Repeat, exactly and completely, the entries shown underneath.

┌─ Provided material

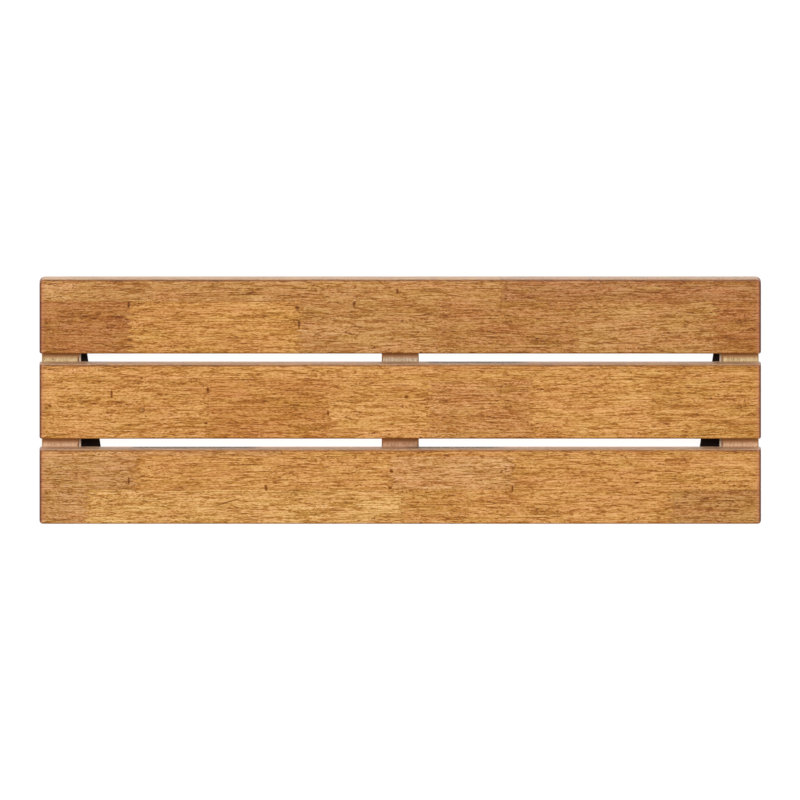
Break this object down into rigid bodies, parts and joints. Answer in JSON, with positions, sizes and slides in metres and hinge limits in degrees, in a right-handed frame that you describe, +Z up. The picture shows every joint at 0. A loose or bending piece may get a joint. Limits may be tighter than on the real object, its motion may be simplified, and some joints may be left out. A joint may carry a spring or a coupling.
{
  "type": "bath mat",
  "caption": "Low wooden duckboard bath mat: wide slats with drain gaps, screwed to cross battens that stand on black steel rails with rubber grips.",
  "frame": {"origin": "under the middle of the deck, at floor level", "axes": "+X along the slats, +Y towards the back slat, +Z up"},
  "size_m": [0.72, 0.249, 0.0405],
  "materials": {
    "slat_wood": "oiled",
    "batten_wood": "sawn and sanded",
    "black_steel": "satin black powder coat",
    "black_rubber": "matt",
    "screw_steel": "stainless"
  },
  "bodies": {
    "root": {"slat_back": "slat_wood", "slat_middle": "slat_wood", "slat_front": "slat_wood", "batten_left": "batten_wood", "batten_centre": "batten_wood", "batten_right": "batten_wood", "foot_rail_left": "black_steel", "foot_rail_right": "black_steel", "grip_strip_left": "black_rubber", "grip_strip_right": "black_rubber", "centre_pad_front": "black_rubber", "centre_pad_middle": "black_rubber", "centre_pad_back": "black_rubber", "slat_screws_left": "screw_steel", "slat_screws_centre": "screw_steel", "slat_screws_right": "screw_steel", "rail_screws_left": "screw_steel", "rail_screws_right": "screw_steel", "pad_screws": "screw_steel", "pad_washers": "screw_steel"}
  },
  "joints": []
}
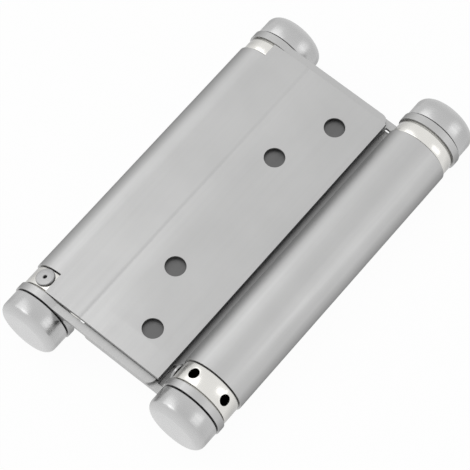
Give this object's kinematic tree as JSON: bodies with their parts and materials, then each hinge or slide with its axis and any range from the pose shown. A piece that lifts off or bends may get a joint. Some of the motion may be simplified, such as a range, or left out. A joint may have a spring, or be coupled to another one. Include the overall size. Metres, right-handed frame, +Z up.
{
  "type": "double action spring hinge",
  "caption": "Satin steel hinge whose leaves roll into spring barrels at opposite edges of a centre web, so that a door swings both ways and closes by itself.",
  "frame": {"origin": "centre of the footprint, on the plane that both barrels lie on", "axes": "+Y along the barrels towards the fixed collars, +X from barrel A to barrel B, +Z up from the surface that the hinge lies on"},
  "size_m": [0.0964, 0.1542, 0.0256],
  "materials": {
    "leaf_steel": "satin, fine grain along the barrel",
    "web_steel": "satin sheet, sheared edges",
    "collar_nickel": "turned, bright nickel",
    "cap_steel": "turned, soft edge",
    "pin_steel": "plain steel",
    "spring_wire": "oiled spring wire",
    "washer_nylon": "natural nylon"
  },
  "bodies": {
    "web": {"web_plate_upper": "web_steel", "web_plate_lower": "web_steel", "web_rivets": "pin_steel", "shaft_a": "pin_steel", "spring_a": "spring_wire", "fixed_collar_a": "collar_nickel", "cross_pin_a": "pin_steel", "near_washer_a": "washer_nylon", "far_washer_a": "washer_nylon", "near_cap_a": "cap_steel", "far_cap_a": "cap_steel", "shaft_b": "pin_steel", "spring_b": "spring_wire", "fixed_collar_b": "collar_nickel", "cross_pin_b": "pin_steel", "near_washer_b": "washer_nylon", "far_washer_b": "washer_nylon", "near_cap_b": "cap_steel", "far_cap_b": "cap_steel"},
    "upper_leaf": {"upper_leaf": "leaf_steel", "tension_collar_a": "collar_nickel", "stop_pin_a": "pin_steel"},
    "lower_leaf": {"lower_leaf": "leaf_steel", "tension_collar_b": "collar_nickel", "stop_pin_b": "pin_steel"}
  },
  "joints": [
    {"name": "upper_leaf_swing", "type": "hinge", "parent": "web", "child": "upper_leaf", "pos_m": [-0.03567, 0, 0.0125], "axis": [0, -1, 0], "range_deg": [0, 120], "stiffness_Nm_per_rad": 0.9, "springref_deg": -60.16, "deforming": ["spring_a"]},
    {"name": "lower_leaf_swing", "type": "hinge", "parent": "web", "child": "lower_leaf", "pos_m": [0.03567, 0, 0.0125], "axis": [0, -1, 0], "range_deg": [0, 120], "stiffness_Nm_per_rad": 0.9, "springref_deg": -60.16, "deforming": ["spring_b"]}
  ]
}
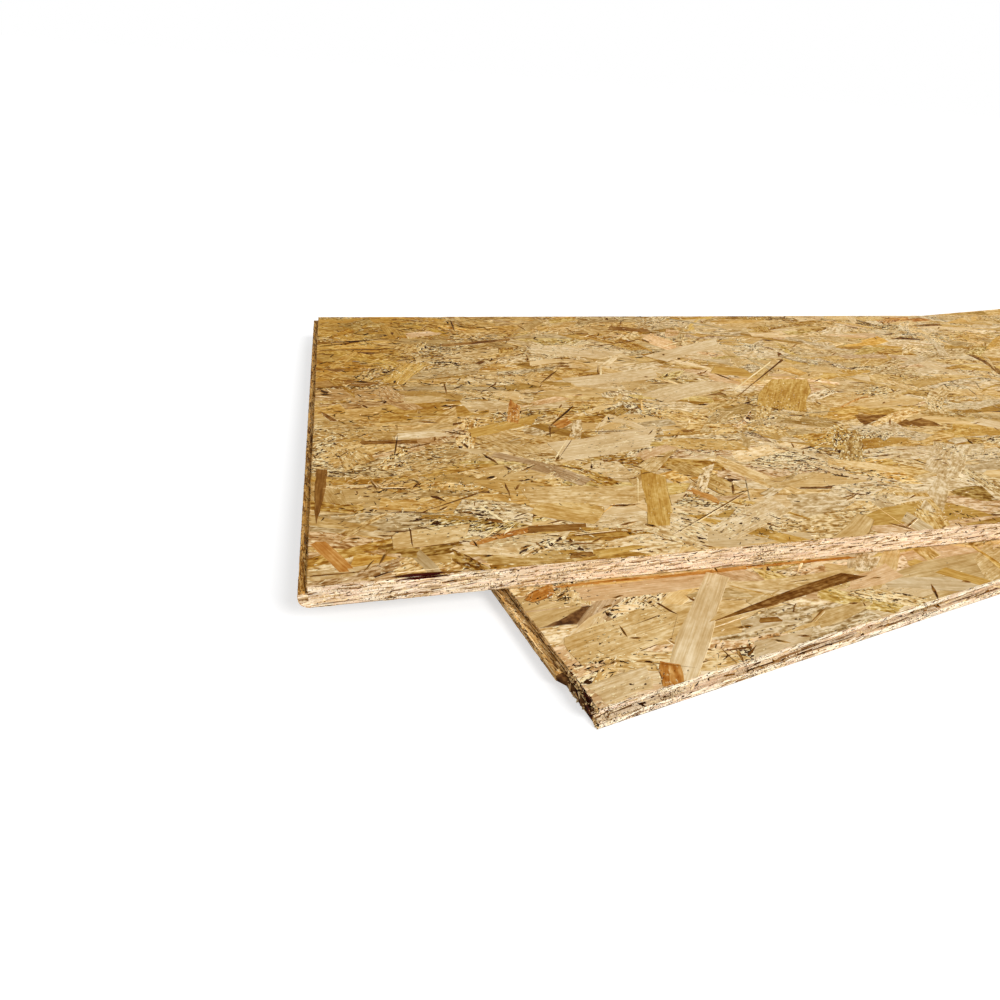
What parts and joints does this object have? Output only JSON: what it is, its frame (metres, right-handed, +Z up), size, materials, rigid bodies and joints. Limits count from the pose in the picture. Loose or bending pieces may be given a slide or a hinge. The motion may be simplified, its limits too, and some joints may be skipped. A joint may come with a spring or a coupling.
{
  "type": "stack of osb panels",
  "caption": "Tongue-and-groove strand-board panels lying one across the other at a small angle, for floors, walls and roofs.",
  "frame": {"origin": "centre of the lower panel's underside, on the floor", "axes": "+Z up, +X along the lower panel from its tongued end to its grooved end"},
  "size_m": [2.6438, 1.2044, 0.0363],
  "materials": {
    "lower_strand_board": "pressed wood strands, sanded faces, milled tongue-and-groove edges",
    "upper_strand_board": "pressed wood strands, sanded faces, milled edges and one square-sawn edge"
  },
  "bodies": {
    "root": {"lower_panel": "lower_strand_board", "upper_panel": "upper_strand_board"}
  },
  "joints": []
}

└─

» Answer below
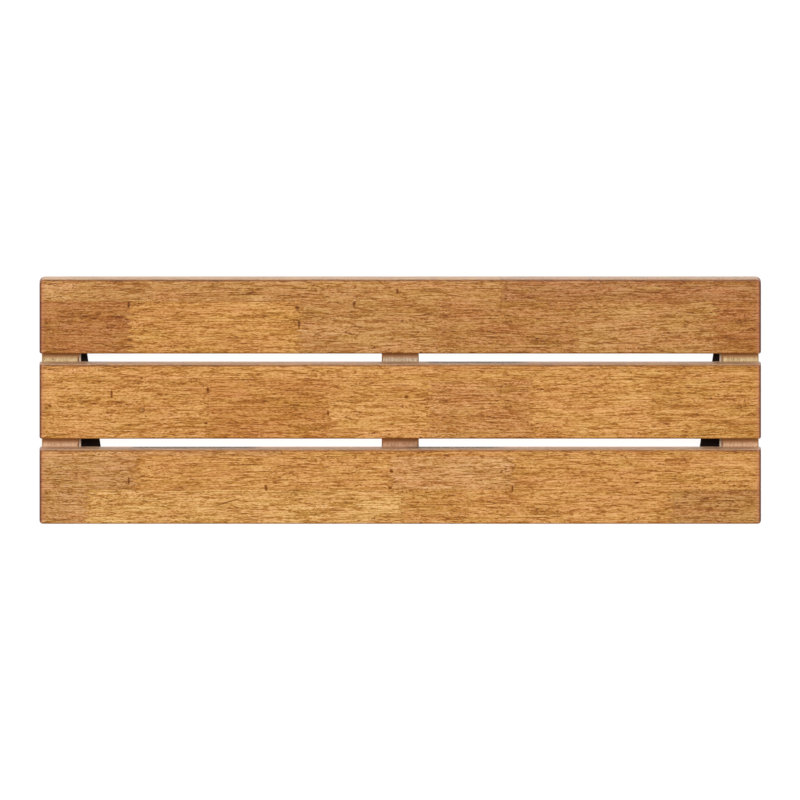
Break this object down into rigid bodies, parts and joints. Answer in JSON, with positions, sizes and slides in metres and hinge limits in degrees, in a right-handed frame that you describe, +Z up. The picture shows every joint at 0. A loose or bending piece may get a joint. Limits may be tighter than on the real object, its motion may be simplified, and some joints may be left out. A joint may carry a spring or a coupling.
{
  "type": "bath mat",
  "caption": "Low wooden duckboard bath mat: wide slats with drain gaps, screwed to cross battens that stand on black steel rails with rubber grips.",
  "frame": {"origin": "under the middle of the deck, at floor level", "axes": "+X along the slats, +Y towards the back slat, +Z up"},
  "size_m": [0.72, 0.249, 0.0405],
  "materials": {
    "slat_wood": "oiled",
    "batten_wood": "sawn and sanded",
    "black_steel": "satin black powder coat",
    "black_rubber": "matt",
    "screw_steel": "stainless"
  },
  "bodies": {
    "root": {"slat_back": "slat_wood", "slat_middle": "slat_wood", "slat_front": "slat_wood", "batten_left": "batten_wood", "batten_centre": "batten_wood", "batten_right": "batten_wood", "foot_rail_left": "black_steel", "foot_rail_right": "black_steel", "grip_strip_left": "black_rubber", "grip_strip_right": "black_rubber", "centre_pad_front": "black_rubber", "centre_pad_middle": "black_rubber", "centre_pad_back": "black_rubber", "slat_screws_left": "screw_steel", "slat_screws_centre": "screw_steel", "slat_screws_right": "screw_steel", "rail_screws_left": "screw_steel", "rail_screws_right": "screw_steel", "pad_screws": "screw_steel", "pad_washers": "screw_steel"}
  },
  "joints": []
}
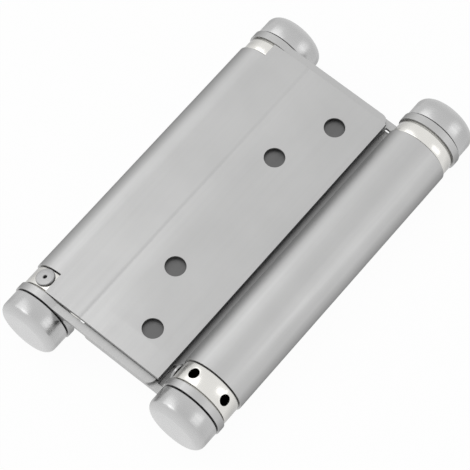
Give this object's kinematic tree as JSON: bodies with their parts and materials, then each hinge or slide with its axis and any range from the pose shown. A piece that lifts off or bends may get a joint. Some of the motion may be simplified, such as a range, or left out. A joint may have a spring, or be coupled to another one. Include the overall size. Metres, right-handed frame, +Z up.
{
  "type": "double action spring hinge",
  "caption": "Satin steel hinge whose leaves roll into spring barrels at opposite edges of a centre web, so that a door swings both ways and closes by itself.",
  "frame": {"origin": "centre of the footprint, on the plane that both barrels lie on", "axes": "+Y along the barrels towards the fixed collars, +X from barrel A to barrel B, +Z up from the surface that the hinge lies on"},
  "size_m": [0.0964, 0.1542, 0.0256],
  "materials": {
    "leaf_steel": "satin, fine grain along the barrel",
    "web_steel": "satin sheet, sheared edges",
    "collar_nickel": "turned, bright nickel",
    "cap_steel": "turned, soft edge",
    "pin_steel": "plain steel",
    "spring_wire": "oiled spring wire",
    "washer_nylon": "natural nylon"
  },
  "bodies": {
    "web": {"web_plate_upper": "web_steel", "web_plate_lower": "web_steel", "web_rivets": "pin_steel", "shaft_a": "pin_steel", "spring_a": "spring_wire", "fixed_collar_a": "collar_nickel", "cross_pin_a": "pin_steel", "near_washer_a": "washer_nylon", "far_washer_a": "washer_nylon", "near_cap_a": "cap_steel", "far_cap_a": "cap_steel", "shaft_b": "pin_steel", "spring_b": "spring_wire", "fixed_collar_b": "collar_nickel", "cross_pin_b": "pin_steel", "near_washer_b": "washer_nylon", "far_washer_b": "washer_nylon", "near_cap_b": "cap_steel", "far_cap_b": "cap_steel"},
    "upper_leaf": {"upper_leaf": "leaf_steel", "tension_collar_a": "collar_nickel", "stop_pin_a": "pin_steel"},
    "lower_leaf": {"lower_leaf": "leaf_steel", "tension_collar_b": "collar_nickel", "stop_pin_b": "pin_steel"}
  },
  "joints": [
    {"name": "upper_leaf_swing", "type": "hinge", "parent": "web", "child": "upper_leaf", "pos_m": [-0.03567, 0, 0.0125], "axis": [0, -1, 0], "range_deg": [0, 120], "stiffness_Nm_per_rad": 0.9, "springref_deg": -60.16, "deforming": ["spring_a"]},
    {"name": "lower_leaf_swing", "type": "hinge", "parent": "web", "child": "lower_leaf", "pos_m": [0.03567, 0, 0.0125], "axis": [0, -1, 0], "range_deg": [0, 120], "stiffness_Nm_per_rad": 0.9, "springref_deg": -60.16, "deforming": ["spring_b"]}
  ]
}
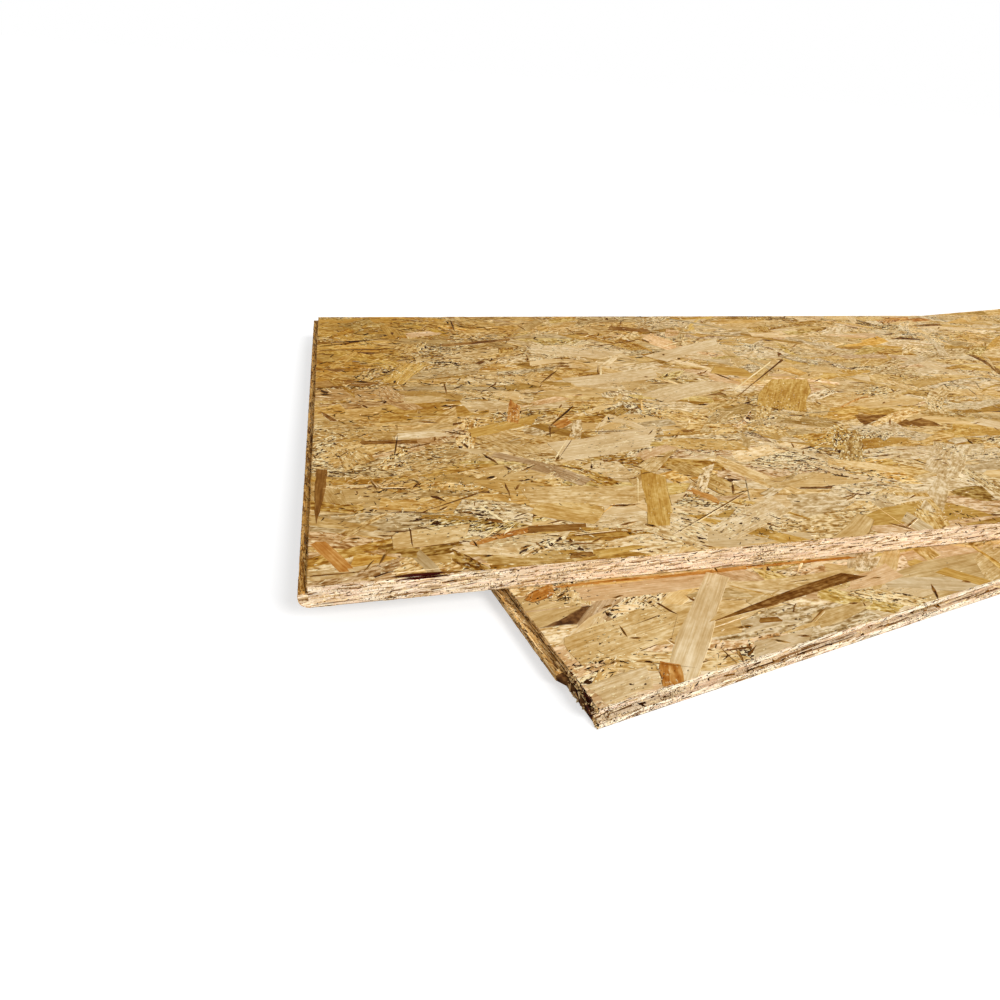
What parts and joints does this object have? Output only JSON: what it is, its frame (metres, right-handed, +Z up), size, materials, rigid bodies and joints. Limits count from the pose in the picture. Loose or bending pieces may be given a slide or a hinge. The motion may be simplified, its limits too, and some joints may be skipped. A joint may come with a spring or a coupling.
{
  "type": "stack of osb panels",
  "caption": "Tongue-and-groove strand-board panels lying one across the other at a small angle, for floors, walls and roofs.",
  "frame": {"origin": "centre of the lower panel's underside, on the floor", "axes": "+Z up, +X along the lower panel from its tongued end to its grooved end"},
  "size_m": [2.6438, 1.2044, 0.0363],
  "materials": {
    "lower_strand_board": "pressed wood strands, sanded faces, milled tongue-and-groove edges",
    "upper_strand_board": "pressed wood strands, sanded faces, milled edges and one square-sawn edge"
  },
  "bodies": {
    "root": {"lower_panel": "lower_strand_board", "upper_panel": "upper_strand_board"}
  },
  "joints": []
}